Kitrini Candachi is the somewhat disreputable member of another High Hundred family: disreputable by virtue of her father’s youthful rebellion in leaving home and raising her among the Guldens. Much to her indomitable grandmother’s dismay, she does her reputation no good by being the mistress of Jex Zanlan, the son of the Gulden chief Chay Zanlan.

The Indigo and the Gulden have viewed each other with suspicion for generations. Long ago, the Indigo bullied the Gulden out of their native lands and pushed them toward the rocky coast. Non-aggression treaties were eventually signed, but lately the Indigo have been pushing into Gulden territory again. Terrorist attacks have taken place in retaliation, attacks laid at the feet of Jex Zanlan, now under arrest and awaiting trial in the Central City.

Shinn spends nearly half of the book introducing us to the various aspects and conflicts of Indigo and Gulden society, and then plunges us into the midst of a terrorist attack, a frantic escape from Central City, and a clandestine journey to Gulden territory in an effort to thwart a malicious plot. The slow build-up is necessary, especially due to the severe role reversal of Indigo society, where women have all the power, land, money, and prestige, and men are the virginal chattel bargained away in marriage. Even the action-packed second half progresses at a leisurely pace. For all its leisure, though, this is a fast read, easily consumed in a day or two.

All that being said, this book’s premise is one that could have easily been expanded to twice its length. Too much was left unexplored. What was the origin of the different skin tones? Did the Indigo come from some other planet or some other continent and take over the Gulden lands? If not, how did two such radically different societal structures evolve on the same continent? Was there some geologic feature which separated them that the Indigo eventually surmounted? Why did Shinn even include the Albino race since they played virtually no part in the story?
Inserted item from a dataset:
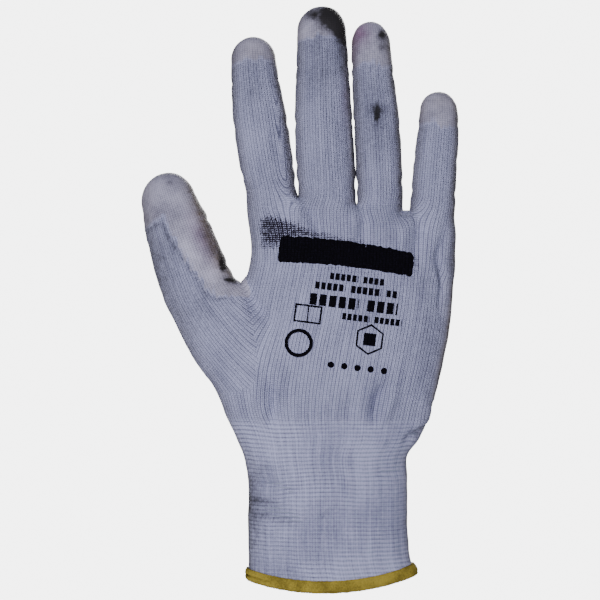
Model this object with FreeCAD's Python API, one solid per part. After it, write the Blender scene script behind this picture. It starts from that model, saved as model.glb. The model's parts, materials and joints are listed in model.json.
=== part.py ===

What about the Guldens’ trading partners on other continents, mentioned only in passing? Were they Gulden as well? Albino? Or something else? So many questions, so little information. I guess that’s what comes from having a mind attuned to anthropology….

So. Bottom line. Enjoyable light SF/fantasy with a romantic bent, not too taxing on the brain. Could have been better, but not too shabby a way to spend a Sunday afternoon.